Over a four-week development period, the team tested more than 400 potential predictive variables from five years of data. Eventually, it found 30 drivers that could forecast the short-term direction of prices with up to 75 percent accuracy. Subsequent analysis of the data showed that in most cases where the model failed, discrete events (such as political interventions in the market or force majeure events) were not represented in the data. This suggested that a further refinement of the new approach was needed, so analytical outcomes were tested against general market expectations before decisions were made. Encouraged by the revised system’s success, the company now aims to reduce commodity spending by 2 to 3 percent through better market timing.

End-to-end collaboration with suppliers and internal customers

The second area where technology can have an impact on procurement is more efficient collaboration with external and internal partners.
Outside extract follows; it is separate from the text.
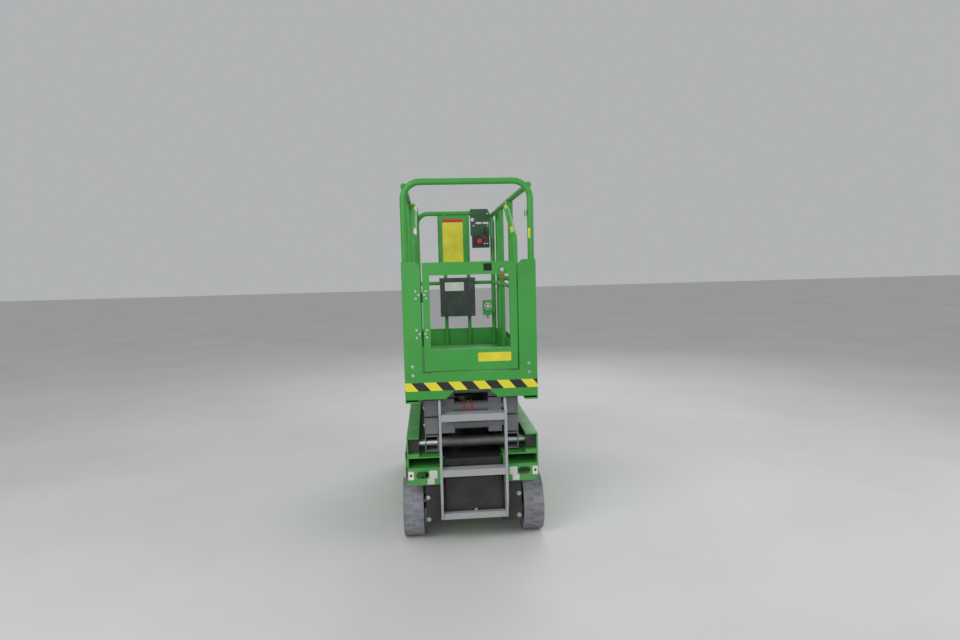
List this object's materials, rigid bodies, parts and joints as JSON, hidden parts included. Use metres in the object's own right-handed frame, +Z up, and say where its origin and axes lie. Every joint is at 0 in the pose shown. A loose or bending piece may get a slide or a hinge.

Here again, MRO services are ripe for technology-enabled change. In an end-to-end collaboration approach, leading players apply a combination of improved planning, “cleansheeting,” and supplier-performance management.

Digital MRO-service cleansheet apps, which help maintenance planners define the scope and details of complex contractor jobs at the shop-floor level, incorporate information on the amount of time typically required for the thousands of individual tasks that make up maintenance jobs. Using the data, the app helps companies rapidly calculate bottom-up “should” costs for common maintenance jobs. They can then compare these costs with quotes they receive from contractors (Exhibit 2).

Cleansheeting helps chemical companies to compare their assessment of what a job should cost with suppliers’ bids.

At one specialty-chemical company, this approach revealed an average gap of about 40 percent between the prices suppliers quoted for maintenance services and what the jobs should cost. When the company analyzed the root cause of the discrepancy, it discovered improvement opportunities. Although the contractor was inefficient and tended to overstaff jobs, internal issues created problems, too—including long delays in the issue of work permits; a lack of coordination between planning, on the one hand, and operations and maintenance, on the other; and poor job preparation.

That set the stage for an analytics-enabled spending-improvement program that enabled the company to reduce maintenance-service costs by 15 percent. The cleansheeting app, now part of the company’s standard approach to MRO procurement, uses time and price parameters agreed on with the contractors to generate and send job requests. Produced in this way, requests not only contain all information necessary for purchase orders but also provide for automated invoice matching in the subsequent invoicing process. This feature improves tracking within the company and helps the supplier to monitor its own performance and measure the effectiveness of improvement efforts.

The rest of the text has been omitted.